New strategies are desperately needed.  Over the years, George Washington University’s John Banzhaf has led the way in suing everyone for everything.  He recently targeted McDonald’s and other fast-food restaurants, seemingly a good strategy since they obviously are responsible for people being fat.  Alas, in January, federal judge Robert Sweet dismissed a class-action suit against McDonald’s with this astonishing observation: The complaint failed “to allege the McDonald’s products consumed by the plaintiffs were dangerous in any way other than that which was open and obvious to a reasonable consumer.”

Consumers are responsible?  What an outdated concept!  Apparently, however,  we need to find more targets than just the burger pushers.  Indeed, I was already looking elsewhere: I only frequented a McDonald’s or other purveyor of french (or is that freedom?) fries once every couple weeks.  Even Banzhaf & Co. might have trouble proving them responsible for my fat, though he claims even two such meals a week is enough to cause obesity.  If you’re a lawyer, you will obviously believe anything.  Apparently, jurors will, too: Banzhaf triumphantly points to a survey showing that one quarter of jurors would vote to hold fast-food restaurants responsible for obesity.

Which is all to the good, in my view.  Admittedly, it’s hard for me to blame such enterprises for all of my extra fat.  Not that I’m not willing to try—it obviously isn’t my fault, and it’s time they paid for their greedy attempts to addict me, even if they failed to do so.  Sweet’s ruling, however, demonstrates that it is important to look a little further afield for villains—only as a matter of justice, of course.  And, just incidentally, to find some additional deep pockets to provide appropriate recompense.

Let’s start with the supermarkets.  When Caesar Barber filed the first lawsuit against fast-food companies, he acknowledged that he only ate an average of five meals per week at the burger dealers.  That left another 16 meals at home, and I suspect that he wasn’t downing salads and tofu.

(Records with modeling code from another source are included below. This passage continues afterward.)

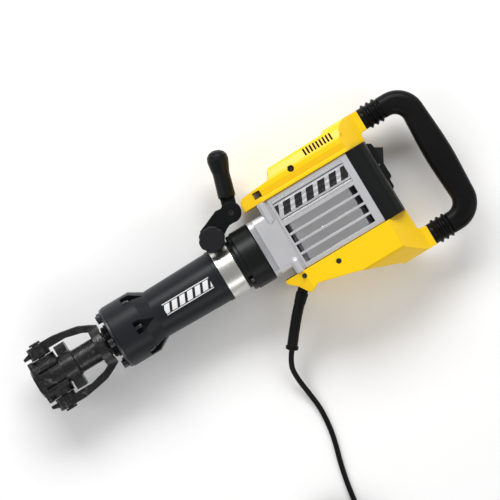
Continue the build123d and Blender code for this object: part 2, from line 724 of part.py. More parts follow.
def neck_collar():
    """Black plastic shroud over the spigot, in front of the gear case."""
    seat = BAND_R - BAND_THICK - PLAY - 4
    outline = [(NECK_X, seat), (NECK_X, 48), (NECK_X + 2, 49.5), (NECK_X + 7.5, 49.5),
               (NECK_X + 8.5, NECK_R), (CASE_X - 2, NECK_R), (CASE_X - PLAY, NECK_R - 2), (CASE_X - PLAY, seat)]
    body = turned(outline)
    for side in (-1, 1):
        z0, z1 = sorted((side * 30, side * 60))
        body -= box(NECK_X - 1, NECK_X + 8, -42, -25, z0, z1)
        body -= box(NECK_X - 1, NECK_X + 8, 31, 39, z0, z1)
    return body


def neck_screws():
    """Cap screws in the notches of the shroud."""
    screws = []
    for z in (-35.0, 35.0):
        head = rod_x(NECK_X + 2, NECK_X + 7.7, 3.6, -33.5, z)
        screws.append(head - hex_x(NECK_X + 1, NECK_X + 4, 3.4, -33.5, z))
    return screws


# ---------------------------------------------------------------- covers
def mirrored(half):
    """Closed outline from its half with second coordinate above zero."""
    return half + [(a, -b) for a, b in reversed(half)]


def cover_solid(side, plan, section, inset):
    """Solid common to the side outline, the plan and the cross-section, drawn in by the inset."""
    reach = 200
    side_face = polygon(side)
    plan_face = polygon(mirrored(plan))
    section_face = polygon(mirrored(section))
    if inset > 0:
        side_face = offset(side_face, amount=-inset, kind=Kind.INTERSECTION)
        plan_face = offset(plan_face, amount=-inset, kind=Kind.INTERSECTION)
        section_face = offset(section_face, amount=-inset, kind=Kind.INTERSECTION)
    body = along_z(side_face, -reach, reach)
    body = body & along_y(plan_face, -reach, reach)
    return body & along_x(section_face, -reach, 2 * reach)


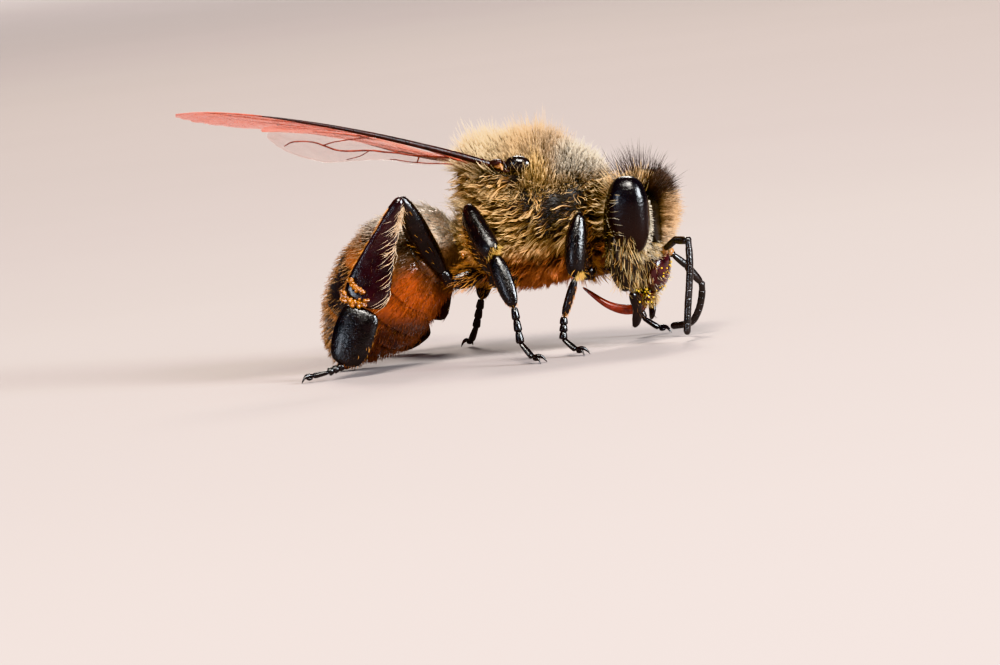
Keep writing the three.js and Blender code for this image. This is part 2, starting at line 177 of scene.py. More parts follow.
# Shell grain: fine pits and a soft unevenness in the polish, used on every hard piece.
shell_grain, given, result = new_group(
    "shell grain",
    {
        "Pit Scale": ("NodeSocketFloat", 18000.0),
        "Pit Depth": ("NodeSocketFloat", 0.3),
        "Polish": ("NodeSocketFloat", 0.16),
        "Dullness": ("NodeSocketFloat", 0.42),
    },
    {"Roughness": "NodeSocketFloat", "Normal": "NodeSocketVector"})
place = add_node(shell_grain, "ShaderNodeTexCoord").outputs["Object"]
pits = add_node(shell_grain, "ShaderNodeTexNoise", Vector=place, Detail=3.0,
                Scale=given.outputs["Pit Scale"])
clouds = add_node(shell_grain, "ShaderNodeTexNoise", Vector=place, Scale=3500.0, Detail=4.0)
rough = add_node(shell_grain, "ShaderNodeMapRange", Value=clouds.outputs["Fac"], at1=0.35, at2=0.7,
                 at3=given.outputs["Polish"], at4=given.outputs["Dullness"])
bump = add_node(shell_grain, "ShaderNodeBump", Height=pits.outputs["Fac"], Distance=0.00002,
                Strength=given.outputs["Pit Depth"])
shell_grain.links.new(rough.outputs["Result"], result.inputs["Roughness"])
shell_grain.links.new(bump.outputs["Normal"], result.inputs["Normal"])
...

So why don’t grocery stores tell us that apples are better for us than vanilla wafers?  That we should eat more fish instead of potato chips?  It certainly isn’t my fault that I more often carried mint-chocolate-chip ice cream home with me than I did melons.  We—I, poor Caesar, and everyone else forced to consume all of those extra calories—were victims of the lack of honest advertising by Giant Food, Food Lion, Albertson’s, D’Agostino’s, Ralph’s, Associated, Safeway, and other supermarkets.  Sue them all!

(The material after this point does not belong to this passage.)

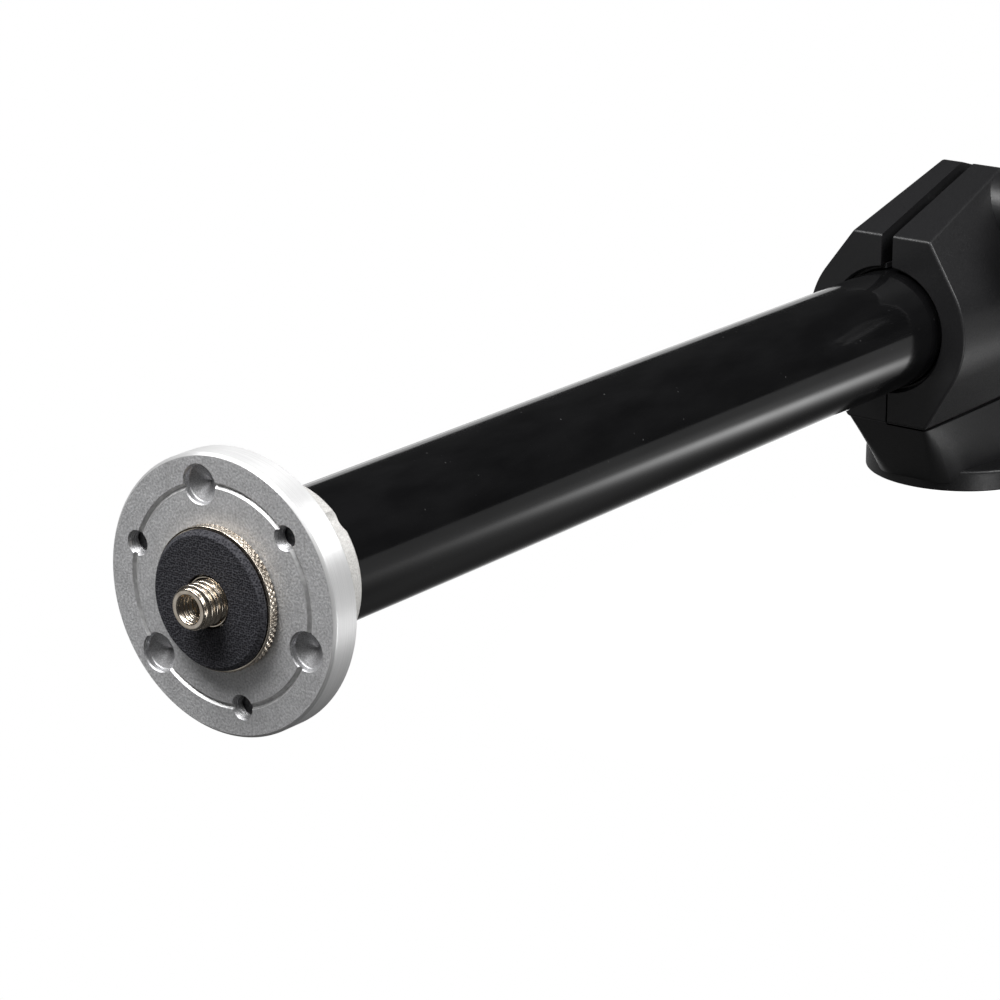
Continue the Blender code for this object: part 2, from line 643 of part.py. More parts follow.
def make_foot_insert(material):
    outer = SOCKET_RADIUS - GAP
    rise = STUD_PITCH / STEPS_PER_THREAD
    count = int(INSERT_LENGTH / rise)
    far = GAP + INSERT_LENGTH
    rings = [circle(INSERT_MAJOR_RADIUS, GAP, THREAD), circle(outer, GAP, THREAD),
             circle(outer, far, THREAD), circle(INSERT_MINOR_RADIUS, far, THREAD)]
    for i in range(1, count - 1):
        rings.append(thread_ring(far - i * rise, INSERT_MAJOR_RADIUS, INSERT_MINOR_RADIUS, STUD_PITCH,
                                 THREAD))
    return piece("foot_insert", loft(rings, closed=True), material)


def make_clamp_nut(material):
    near = NUT_SEAT_Y + GAP
    far = near + NUT_THICKNESS
    bore = SCREW_RADIUS + THREAD_GAP
    rings = [circle(bore, near, COARSE), hexagon_ring(NUT_ACROSS, near), hexagon_ring(NUT_ACROSS, far),
             circle(bore, far, COARSE)]
    solid = place(loft(rings, closed=True), ALONG_Y, screw_point(0))
    return piece("clamp_nut", solid, material, screw_point(0))


def washer_faces():
    """Y of each washer's inner and outer face, and of the knob's inner face."""
    nylon = BOSS_FACE_Y - GAP
    steel = nylon - NYLON_WASHER_THICKNESS - GAP
    knob = steel - STEEL_WASHER_THICKNESS - GAP
    return nylon, steel, knob


def make_washer(name, face, thickness, material):
    inner = SCREW_RADIUS + GAP
    back = face - thickness
    profile = [(back, inner), (back, WASHER_RADIUS), (face, WASHER_RADIUS), (face, inner)]
    solid = place(turned(profile, MEDIUM, closed=True), ALONG_Y, screw_point(0))
    return piece(name, solid, material, screw_point(0))


def make_clamp_screw(material):
    seat = washer_faces()[2] - KNOB_HEAD_SEAT
    shank = turned([(seat, SCREW_RADIUS), (SCREW_TIP_Y - GAP, SCREW_RADIUS),
                    (SCREW_TIP_Y, SCREW_RADIUS - GAP)], COARSE)
    screw = piece("clamp_screw", place(shank, ALONG_Y, screw_point(0)), material, screw_point(0))
    head = hexagon_prism(SCREW_HEAD_ACROSS, seat - SCREW_HEAD_THICKNESS, seat + GAP)
    join(screw, "screw_head_helper", place(head, ALONG_Y, screw_point(0)))
    return screw


def knob_radius(share, angle):
    """The knob's outline, from round (share 0) to lobed (share 1)."""
    wave = 0.5 + 0.5 * math.cos(KNOB_LOBES * angle)
    lobed = KNOB_VALLEY_RADIUS + (KNOB_RADIUS - KNOB_VALLEY_RADIUS) * wave ** KNOB_LOBE_SHARPNESS
    return KNOB_COLLAR_RADIUS + (lobed - KNOB_COLLAR_RADIUS) * share


def quarter_turn(steps):
    return [math.pi / 2 * i / steps for i in range(steps + 1)]


def knob_stations():
    """(depth, share) pairs: a round collar, a quarter-round flare to full lobes, and a rounded face."""
    stations = [(0, 0)]
    for turn in quarter_turn(KNOB_FLARE_STEPS):
        stations.append((KNOB_COLLAR_LENGTH + KNOB_FLARE_LENGTH * (1 - math.cos(turn)), math.sin(turn)))
    for turn in quarter_turn(KNOB_ROUNDING_STEPS):
        stations.append((KNOB_DEPTH - KNOB_ROUNDING * (1 - math.sin(turn)),
                         1 - KNOB_FACE_DROP * (1 - math.cos(turn))))
    return stations


def make_clamp_knob(material):
    inner = washer_faces()[2]
    rings = []
    for depth, share in knob_stations():
        rings.append(circle(0, inner - depth, FINE, partial(knob_radius, share)))
    solid = place(loft(rings), ALONG_Y, screw_point(0))
    knob = piece("clamp_knob", solid, material, screw_point(0))
    bore = rod(SCREW_RADIUS + GAP, inner - KNOB_DEPTH, inner + BEYOND, COARSE)
    cut(knob, "knob_bore_cutter", place(bore, ALONG_Y, screw_point(0)))
    seat = inner - KNOB_HEAD_SEAT - GAP
    pocket = hexagon_prism(SCREW_HEAD_ACROSS + 2 * GAP, inner - KNOB_DEPTH - BEYOND, seat + 2 * GAP)
    cut(knob, "knob_head_cutter", place(pocket, ALONG_Y, screw_point(0)))
    outer = inner - KNOB_DEPTH
    recess = rod(CAP_RADIUS + GAP, outer - BEYOND, outer + CAP_THICKNESS, MEDIUM)
    cut(knob, "knob_cap_cutter", place(recess, ALONG_Y, screw_point(0)))
    return knob


def make_knob_cap(material):
    outer = washer_faces()[2] - KNOB_DEPTH
    inner = outer + CAP_THICKNESS - GAP
    profile = [(outer - GAP, CAP_RADIUS - 2 * GAP), (outer, CAP_RADIUS), (inner, CAP_RADIUS)]
    solid = place(turned(profile, MEDIUM), ALONG_Y, screw_point(0))
    return piece("knob_cap", solid, material, screw_point(0))


def make_opening_spring(material):
    """A compression spring round the screw. It starts in the jaw's pocket and pushes on the body's face."""
    start = JAW_FACE_Y - SPRING_POCKET_DEPTH + GAP + SPRING_WIRE_RADIUS
    end = BODY_FACE_Y - GAP - SPRING_WIRE_RADIUS
    count = SPRING_TURNS * SPRING_STEPS + 1
    points = []
    for i in range(count):
        angle = 2 * math.pi * i / SPRING_STEPS
        along = start + (end - start) * i / (count - 1)
        points.append((SPRING_MEAN_RADIUS * math.cos(angle), along, SPRING_MEAN_RADIUS * math.sin(angle)))
    wire = bpy.data.curves.new("opening_spring", "CURVE")
    wire.dimensions = "3D"
    wire.bevel_depth = SPRING_WIRE_RADIUS
    wire.bevel_resolution = 1
    wire.use_fill_caps = True
    spline = wire.splines.new("POLY")
    spline.points.add(count - 1)
    spline.points.foreach_set("co", np.c_[np.array(points), np.ones(count)].ravel())
    wire.materials.append(material)
    spring = bpy.data.objects.new("opening_spring", wire)
    spring.location = screw_point(0)
    bpy.context.scene.collection.objects.link(spring)
    gap = (end - start) / SPRING_TURNS - 2 * SPRING_WIRE_RADIUS
    print(f"spring: gap between turns {gap * 1000:.2f} mm")


def main():
    clear_scene()
    black_casting = make_material("black_casting", (0.016, 0.016, 0.018), 0.42, 0.0)
    black_anodised = make_material("black_anodised", (0.008, 0.008, 0.009), 0.18, 0.0)
    cast_aluminium = make_material("cast_aluminium", (0.47, 0.47, 0.48), 0.45, 0.9)
    nickel = make_material("nickel", (0.66, 0.58, 0.48), 0.22, 1.0)
    steel = make_material("steel", (0.45, 0.45, 0.46), 0.35, 1.0)
    dark_steel = make_material("dark_steel", (0.10, 0.10, 0.11), 0.40, 1.0)
    rubber = make_material("rubber", (0.025, 0.026, 0.030), 0.75, 0.0)
    black_plastic = make_material("black_plastic", (0.020, 0.020, 0.021), 0.50, 0.0)
    nylon = make_material("nylon", (0.05, 0.05, 0.05), 0.55, 0.0)

    make_clamp_body(black_casting)
    make_foot_insert(steel)
    make_clamp_nut(steel)
    make_hinge_pin(steel)

    make_clamp_jaw(black_casting)
    make_opening_spring(steel)
    nylon_face, steel_face, _ = washer_faces()
    make_washer("nylon_washer", nylon_face, NYLON_WASHER_THICKNESS, nylon)
    make_washer("steel_washer", steel_face, STEEL_WASHER_THICKNESS, steel)
    make_clamp_screw(steel)
    make_clamp_knob(black_plastic)
    make_knob_cap(black_plastic)

    make_liner(nylon)
    make_arm_tube(black_anodised)
    make_end_plug(black_plastic)
    make_platform_plate(cast_aluminium)
    make_hub_screw(dark_steel)
    make_camera_stud(nickel)
    make_set_screws(dark_steel)
    make_lock_disc(nickel)
    make_rubber_pad(rubber)


main()
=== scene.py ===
# %% [markdown]
# # A tripod side arm, dressed for its portrait
# The side arm is a black tube that slides and turns in a split clamp. A round platform on its end takes a
# camera or a tripod head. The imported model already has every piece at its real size, so this script only
# gives the pieces their fine shapes and their finishes, and lights them like the photograph.

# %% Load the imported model
import json
import math

import bmesh
import bpy
import numpy as np
from mathutils import Matrix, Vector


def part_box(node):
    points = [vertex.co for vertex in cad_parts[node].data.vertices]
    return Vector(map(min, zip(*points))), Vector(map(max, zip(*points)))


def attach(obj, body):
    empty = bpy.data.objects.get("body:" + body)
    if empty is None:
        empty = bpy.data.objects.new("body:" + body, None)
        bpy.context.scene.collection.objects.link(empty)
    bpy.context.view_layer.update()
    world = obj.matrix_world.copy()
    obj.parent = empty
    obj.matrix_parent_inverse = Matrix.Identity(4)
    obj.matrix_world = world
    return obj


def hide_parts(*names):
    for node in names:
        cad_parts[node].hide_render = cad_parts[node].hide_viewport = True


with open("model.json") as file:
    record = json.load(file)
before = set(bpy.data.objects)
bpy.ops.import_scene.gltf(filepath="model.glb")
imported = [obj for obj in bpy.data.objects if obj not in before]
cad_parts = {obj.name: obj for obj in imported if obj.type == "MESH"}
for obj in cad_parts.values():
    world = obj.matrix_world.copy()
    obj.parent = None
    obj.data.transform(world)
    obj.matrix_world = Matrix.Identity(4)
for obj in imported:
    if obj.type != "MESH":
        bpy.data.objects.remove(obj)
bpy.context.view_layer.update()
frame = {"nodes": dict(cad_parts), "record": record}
body_of = {node: body for body, nodes in frame["record"]["behaviour"]["bodies"].items() for node in nodes}
MM = 0.001


def mm(*sizes):
    """Several sizes in millimetres, as metres."""
    return [size * MM for size in sizes]


X, Y, Z = np.eye(3)
print("pieces in the model:", len(frame["nodes"]))

# %% [markdown]
# ## Measure the frame
# Nothing is placed by eye. The tube's axis, the platform's face and the clamp screw's line come from the
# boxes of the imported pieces, and every new surface below starts from them.

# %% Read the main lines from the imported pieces
tube_low, tube_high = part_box("arm_tube")
TUBE_RADIUS = (tube_high.z - tube_low.z) / 2
AXIS_Z = (tube_high.z + tube_low.z) / 2
plate_low, plate_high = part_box("platform_plate")
FACE_X = plate_low.x
DISC_RADIUS = (plate_high.z - plate_low.z) / 2
knob_low, knob_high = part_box("clamp_knob")
SCREW_Z = (knob_high.z + knob_low.z) / 2
pin_low, pin_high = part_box("hinge_pin")


def on_axis(x):
    return np.array((x, 0.0, AXIS_Z))


def on_screw(y):
    return np.array((0.0, y, SCREW_Z))


print("mm: tube radius %.1f, axis at %.1f, screw at %.1f" % (TUBE_RADIUS / MM, AXIS_Z / MM, SCREW_Z / MM))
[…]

That’s not enough, however.  Burger King might be at fault for selling food dripping in fat, but what about the farmers who raised the cattle and grew the potatoes?  They know that innocent Americans will suffer as they grow addicted.  We go after poppy and coca growers.  Why not hit the dairy farmers who make milkshakes possible?

Moreover, I am planning lawsuits against the chocolate manufacturers.  M&M’s have long posed an overwhelming temptation to me—Mars should be made to pay.  Then there’s Nestle, Hershey, and Ghira-delli.  And I certainly won’t stop at America’s borders.  When I have traveled overseas, the evil chocolate pushers have trailed me, forcing me to eat prodigious amounts of Toblerone and Cadbury products.

Of course, I don’t begrudge them the right to produce their wares.  I just want better advertising.  The wrappers should inform us that we might gain weight if we eat them: “Warning:?All dieticians know that consuming a pound of M&M’s daily creates a significant risk of gaining weight.”  Had Mars been responsible enough to put such a warning on its labels, I never would have gained a pound.

Another thing is the taste.  The problem with chocolate is that it tastes, well, like chocolate.  Why don’t they make it taste like celery?  Obviously, the chocolate dealers want to hook us.  They should pay for playing off of human weakness.  I’m going to ask for punitive damages to punish them for their greed.

There is yet another set of responsible parties, however—the celery growers.  What sane human being likes the taste of celery?  If farmers made celery—and tomatoes, lettuce, peas, corn, and all of the other allegedly “good” foods—taste like chocolate, then I’d eat a pound of it every day.  If they did their job and made their products taste good, no one would be sitting on his couch, eating bon-bons while watching TV.

Which brings up television.  The networks and cable systems also work to turn us into addicts.  And sitting around is obviously a major cause of obesity.  So why shouldn’t the media pay, as well as the makers of comfortable couches, which encourage people to sit inside rather than go jogging outside? 

The field is wide open for creative tort attorneys.  It should be obvious that nothing is anyone’s fault, which means everything is someone else’s fault.  Let’s start lining up the defendants.